Éramos felices y solidarios, vivíamos a plenitud la dicha de ser y ocupar nuestro espacio, no nos costaba ningún trabajo comunicarnos y menos compartir con otros grupos, aún cuando fuera la primera vez que nos viéramos en aquella parada de La estrella de la playa, punto de partida de nuestras ilusiones y sueños comunes. Allí, en aquella parada del autobús que nos conducía a la playa de nuestros años mozos, nos enamorábamos, discutíamos, gritábamos, reíamos, planeábamos, componíamos y cantábamos nuestras obras maestras, hacíamos muchas cosas pero por sobre todo aprendíamos a ser mejores personas cada día, sin dejar, claro está, de pasar por malos momentos o situaciones difíciles.

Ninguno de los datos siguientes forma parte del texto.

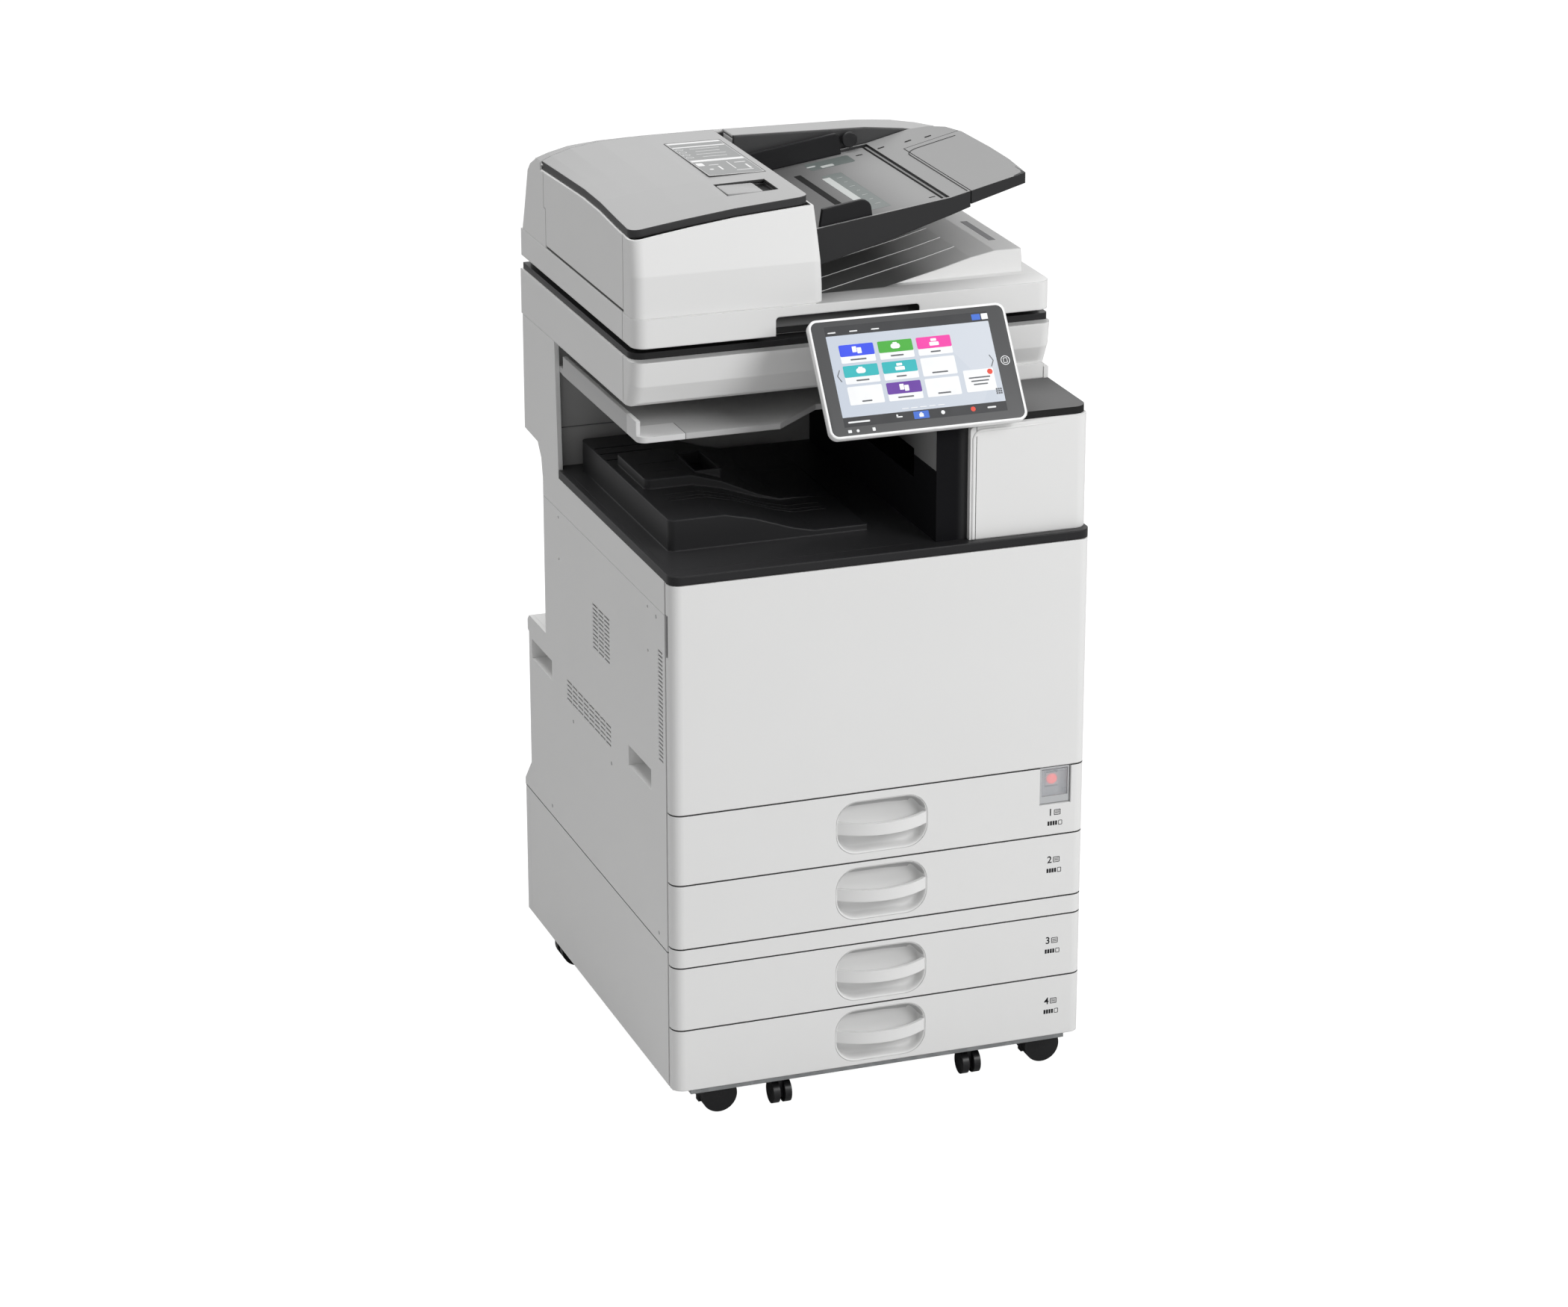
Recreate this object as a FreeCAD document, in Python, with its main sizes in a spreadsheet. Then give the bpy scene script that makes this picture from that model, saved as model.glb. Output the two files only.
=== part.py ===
import FreeCAD, Part
import os
import re
import Sketcher

# Floor-standing office photocopier: a print engine on a two-tray paper bank, with a scanner and a
# document feeder on top. Millimetres, +Z up, front faces -Y, origin on the floor under the middle.

SIZES = {
    # outer body
    "body_half_width": 293.5,
    "front_plane": -326.0,
    "corner_radius": 15.5,
    "skin": 2.5,
    "seam": 1.2,
    "running_gap": 0.3,
    "front_depth": 20.0,
    "side_start": 25.0,
    "frame_start": 27.0,
    "frame_inset": 6.5,
    "sheet_steel": 2.0,
    "transport_depth": 41.5,
    # heights of the stack of fronts, from the floor up
    "base_height": 47.0,
    "rail_height": 5.6,
    "tray_4_height": 88.9,
    "tray_3_height": 90.3,
    "strip_height": 27.1,
    "tray_2_height": 91.2,
    "tray_1_height": 98.9,
    "door_height": 319.3,
    "rim_height": 11.7,
    # paper bank
    "bank_height": 247.0,
    "bank_step": 12.0,
    "bank_rear_step": 20.0,
    "bank_rear_radius": 3.0,
    "base_inset": 23.5,
    "base_lip": 2.5,
    "rail_toe": 15.0,
    "rail_flange": 2.0,
    "foot_width": 14.0,
    "foot_length": 16.0,
    "foot_drop": 8.0,
    "foot_middle": 142.0,
    "foot_rear": 340.0,
    # engine frame and rear
    "engine_depth": 551.0,
    "rear_flat_step": 6.0,
    "rear_box_depth": 89.0,
    "rear_foot_step": 32.0,
    "lid_step": 6.0,
    "foot_rise": 10.0,
    "foot_slope_rise": 35.0,
    "box_rise": 245.0,
    "lid_rise": 25.0,
    "overhang_height": 50.0,
    "overhang_rise": 16.0,
    "shelf_rise": 3.0,
    "top_plate_drop": 20.0,
    "upper_cover_drop": 59.0,
    # hinge pins
    "hinge_pin": 2.0,
    "pin_length": 8.0,
    "pin_play": 0.05,
    "lug_thickness": 3.0,
    "front_pin_inset": 10.0,
    "front_pin_y": 11.0,
    "right_pin_inset": 5.5,
    "right_pin_back": 4.5,
    "bank_pin_inset": 10.5,
    "bank_pin_back": 5.5,
    "bank_pin_clear": 10.5,
    "bank_lug_half_x": 5.0,
    "bank_lug_half_y": 7.0,
    "table_pin_x": -33.5,
    "table_pin_drop": 4.5,
    # casters
    "caster_inset": 58.3,
    "front_caster_y": 51.0,
    "rear_caster_inset": 73.0,
    "caster_trail": 16.0,
    "wheel_radius": 25.0,
    "wheel_width": 13.0,
    "fork_width": 11.0,
    "axle_radius": 3.0,
    "stem_radius": 5.0,
    "plate_radius": 14.0,
    "plate_thickness": 1.9,
    "small_left_x": 132.8,
    "small_right_x": 142.5,
    "small_caster_y": 35.4,
    "small_radius": 16.5,
    "small_width": 9.6,
    "small_fork": 6.4,
    # drawers
    "handle_width": 130.0,
    "handle_height": 75.0,
    "handle_round": 30.0,
    "recess_depth": 17.0,
    "grip_height": 17.0,
    "grip_bow": 20.0,
    "grip_radius": 107.0,
    "grip_thickness": 5.0,
    "grip_drop": 6.5,
    "pan_lift": 8.0,
    "pan_height": 62.0,
    "pan_length": 500.0,
    "pan_wall": 2.5,
    "runner_level": 24.0,
    "runner_width": 24.0,
    "runner_thickness": 3.0,
    "runner_play": 0.5,
    # main switch behind its flap
    "switch_width": 45.0,
    "switch_inset": 21.5,
    "switch_depth": 54.0,
    "flap_height": 37.5,
    "rocker_depth": 18.5,
    "flap_thickness": 2.5,
    "flap_pin": 1.6,
    # hand grips in the left side
    "grip_low": 456.0,
    "grip_high": 485.0,
    "front_grip_start": 87.0,
    "grip_width": 96.0,
    "rear_grip_inset": 14.0,
    "grip_pocket": 28.0,
    # accessory fixing holes in the left side
    "dock_hole_radius": 2.2,
    "dock_centre_y": 291.0,
    "dock_drop": 100.0,
    "dock_spacing_y": 392.0,
    "dock_spacing_z": 60.8,
    # louvres in the left side
    "louvre_height": 3.2,
    "louvre_gap": 3.1,
    "front_louvre_start": 35.0,
    "front_louvre_rise": 63.0,
    "front_louvre_width": 18.0,
    "front_louvre_pitch": 5.8,
    "upper_louvre_start": 261.0,
    "upper_louvre_rise": 123.0,
    "upper_louvre_width": 22.6,
    "upper_louvre_pitch": 6.1,
    "lower_louvre_start": 260.0,
    "lower_louvre_rise": 4.0,
    "lower_louvre_width": 22.1,
    "lower_louvre_pitch": 6.6,
    # exit cavity
    "cavity_back_inset": 51.0,
    "step_inset": 31.5,
    "step_right": 14.0,
    "step_front": 98.0,
    "step_middle": 232.0,
    "step_back_inset": 23.0,
    "step_end_inset": 120.0,
    "step_radius": 8.0,
    "upper_step_inset": 12.0,
    "lower_step_rise": 43.0,
    "lower_step_toe": 8.0,
    "upper_step_rise": 57.0,
    "step_wall": 3.0,
    "slot_left": 172.0,
    "slot_width": 32.0,
    "slot_front": 254.0,
    "slot_length": 82.0,
    "slot_depth": 18.0,
    "bin_drop": 43.0,
    "bin_front": 140.0,
    "bin_thickness": 8.0,
    "bin_rim_drop": 16.0,
    "bin_rim_width": 6.0,
    "bin_radius": 12.0,
    "bin_cut_x": 93.0,
    "bin_cut_right": 20.0,
    "bin_cut_depth": 65.0,
    # right-hand tower beside the exit cavity
    "tower_width": 213.5,
    "tower_front": 20.0,
    "tower_cover_width": 169.5,
    "tower_cover_front": 12.0,
    "tower_cover_depth": 50.0,
    "tower_radius": 18.0,
    "tower_corner": 6.0,
    "tower_wall": 3.0,
    "tower_drop": 26.0,
    "tower_top_thickness": 10.0,
    "exit_slot_rise": 65.0,
    "exit_slot_height": 40.0,
    "scanner_step_front": 156.0,
    # scanner
    "cavity_height": 181.0,
    "scanner_height": 64.0,
    "scanner_top_front": 143.0,
    "scanner_base_front": 165.0,
    "scanner_rear_step": 5.0,
    "scanner_wall": 5.0,
    "band_height": 9.0,
    "band_inset": 3.0,
    "band_right_inset": 0.5,
    "band_right_radius": 6.0,
    "band_front": 160.0,
    "glass_inset_left": 78.5,
    "glass_inset_right": 68.5,
    "glass_front": 200.0,
    "glass_depth": 310.0,
    "glass_thickness": 4.0,
    "slit_inset": 31.5,
    "lid_axis_inset": 4.0,
    "lid_axis_drop": 0.5,
    "lid_barrel": 4.0,
    "lid_barrel_start": 150.0,
    "lid_barrel_length": 60.0,
    "slit_width": 30.0,
    "carriage_width": 26.0,
    "carriage_front": 185.0,
    "carriage_length": 350.0,
    "carriage_height": 30.0,
    "guide_rib_height": 18.0,
    "guide_rib_width": 6.0,
    # seams between mouldings on the left face
    "groove_width": 1.2,
    "groove_depth": 1.0,
    "shadow_gap": 4.0,
    "corner_seam": 186.5,
    "rear_seam_inset": 116.0,
    # document feeder
    "lid_gap": 2.0,
    "feeder_base_height": 48.0,
    "feeder_base_front": 137.0,
    "feeder_base_inset": 5.5,
    "feeder_radius": 18.0,
    "undercut_rise": 9.5,
    "undercut_depth": 41.0,
    "undercut_side": 13.0,
    "notch_half_width": 100.0,
    "notch_height": 35.0,
    "notch_radius": 5.0,
    "notch_back": 176.0,
    "exit_front": 183.0,
    "platform_front": 195.0,
    "platform_rise": 32.0,
    "platform_left": 89.0,
    "platform_inset": 23.5,
    "feeder_left_front": 140.0,
    "feeder_left_right": -43.0,
    "feeder_lean": 12.0,
    "crease_rise": 56.0,
    "feeder_setback": 13.0,
    "feeder_cover_inset": 102.0,
    "feeder_wall": 3.0,
    "feeder_height": 140.0,
    "crown_left": 56.0,
    "crown_front": 156.0,
    "crown_drop_1": 26.5,
    "crown_drop_2": 23.5,
    "crown_drop_3": 18.2,
    "crown_drop_4": 17.2,
    "crown_drop_5": 20.7,
    "crown_drop_6": 24.5,
    "crown_right": 58.0,
    "crown_right_drop": 25.0,
    "crown_right_step": 2.5,
    "cover_rim": 11.0,
    "cover_inset": 2.5,
    "cover_right": -47.0,
    "cover_skin": 4.0,
    "cover_pin": 1.2,
    "cover_pin_x": -291.0,
    "cover_pin_z": 1195.8,
    "hood_overlap": 43.0,
    "hood_inset": 13.0,
    "recess_right": 72.0,
    "recess_left": 142.0,
    "recess_front": 206.0,
    "recess_back": 262.0,
    "cushion_thickness": 5.6,
    # document table
    "table_left": -37.0,
    "table_undercut": 5.0,
    "table_front": 180.0,
    "table_back_inset": 46.0,
    "table_bend_inset": 112.0,
    "table_inset": 21.5,
    "table_taper": 6.5,
    "table_round": 50.0,
    "table_low_drop": 53.0,
    "table_bend_rise": 27.0,
    "table_tip_rise": 26.5,
    "table_wall_depth": 50.0,
    "table_bend_depth": 24.0,
    "table_tip_depth": 14.0,
    "table_skin": 4.0,
    "table_sink": 4.0,
    "extension_length": 83.0,
    "extension_inset": 73.0,
    "tongue_length": 80.0,
    "guide_thickness": 6.0,
    "front_guide_left": -22.0,
    "front_guide_right": 52.0,
    "front_guide_height": 23.0,
    "front_guide_round": 13.0,
    "rear_guide_left": -31.0,
    "rear_guide_right": 120.0,
    "rear_guide_height": 26.0,
    "rear_guide_round": 6.0,
    "guide_lean": 4.0,
    # operation panel
    "panel_width": 273.4,
    "panel_height": 162.5,
    "panel_rim": 10.0,
    "panel_back": 6.0,
    "panel_back_inset": 14.0,
    "panel_radius": 12.0,
    "panel_x": 57.7,
    "panel_y": 32.0,
    "panel_drop": 12.0,
    "panel_tilt": 35.3,
    "pivot_up": 40.0,
    "pivot_behind": 24.0,
    "arm_left": 20.0,
    "arm_right": 95.0,
    # right side door and bypass tray
    "right_door_front": 75.0,
    "right_door_inset": 71.0,
    "right_door_rise": 15.0,
    "right_door_drop": 30.0,
    "right_hinge_play": 3.2,
    "bypass_front": 112.0,
    "bypass_inset": 38.0,
    "bypass_rise": 118.0,
    "bypass_height": 260.0,
    "bypass_depth": 14.0,
    "bypass_thickness": 9.0,
    "bypass_pivot": 8.0,
    "bank_door_front": 26.0,
    "bank_door_inset": 7.0,
    "bank_path_front": 72.0,
    "bank_path_inset": 64.0,
    "bank_path_low": 68.0,
    "bank_path_drop": 15.0,
    # engine units
    "drum_x": 60.0,
    "drum_rise": 148.0,
    "drum_radius": 15.0,
    "drum_shaft": 5.0,
    "shaft_play": 0.05,
    "bottle_x": -150.0,
    "bottle_rise": 198.0,
    "bottle_radius": 45.0,
    "bottle_length": 390.0,
    "inner_plate": 30.0,
    "fuser_width": 80.0,
    "fuser_drop": 84.0,
    "fuser_height": 76.0,
    "laser_inset": 63.5,
    "laser_right": 20.0,
    "laser_height": 62.0,
    "unit_front": 60.0,
    "unit_inset": 51.0,
    "electronics_inset": 93.5,
    "electronics_depth": 48.0,
    "electronics_rise": 15.0,
    "electronics_height": 218.0,
    "inlet_inset": 103.5,
    "inlet_rise": 83.0,
    "inlet_half_width": 14.0,
    "inlet_half_height": 10.5,
    "inlet_flange": 6.0,
}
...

Con la estrella de la playa evoco situaciones muy graciosas que nunca he podido olvidar. En nuestro grupo teníamos un amigo que le llamábamos Yuli, y solo tres, incluido el, sabíamos que tenía serias dificultades para oír, en fin que era sordo de cañón y un día de esos en que hacíamos la cola para tomar el ómnibus, Yuli se puso a enamorar a una muchacha, Miguelito que integraba el trío conocedor de su desgracia, colocado detrás de Yuli, viendo el rostro de la muchacha por encima del hombro de aquel, comenzó a llamarlo por su nombre y esté, que no escuchaba un avión tirándose en una pista de aterrizaje seguía hablando con la chica. Así estuvo Migue casi diez minutos, llamándolo sin resultado, la muchacha que en un momento había observado y escuchado que lo llamaban le interrumpió en su alegato amoroso para preguntarle si no escuchaba que lo estaban requiriendo, este, que se dio cuenta rápidamente de la broma que le corría Miguelito, le respondió con mucha tranquilidad, “ ni caso les hago, es que siempre están jodiendo y no me dejan ni respirar” y así salió del mal momento en el que la chica estuvo casi a punto de descubrir la sordera y por tanto el abandono de su empeño.
Nada, cosas de mis años de adolescente, años que se suben a las olas de esta parte del Mediterráneo donde estoy, para navegar nuevamente en el recuerdo sobre el mar de mis Antillas y llevarme a vivirlos otra vez y en cualquier estrella en el cielo descubrir una de color amarillo que en su centro luce el número 162 de mis añoradas playas del Este.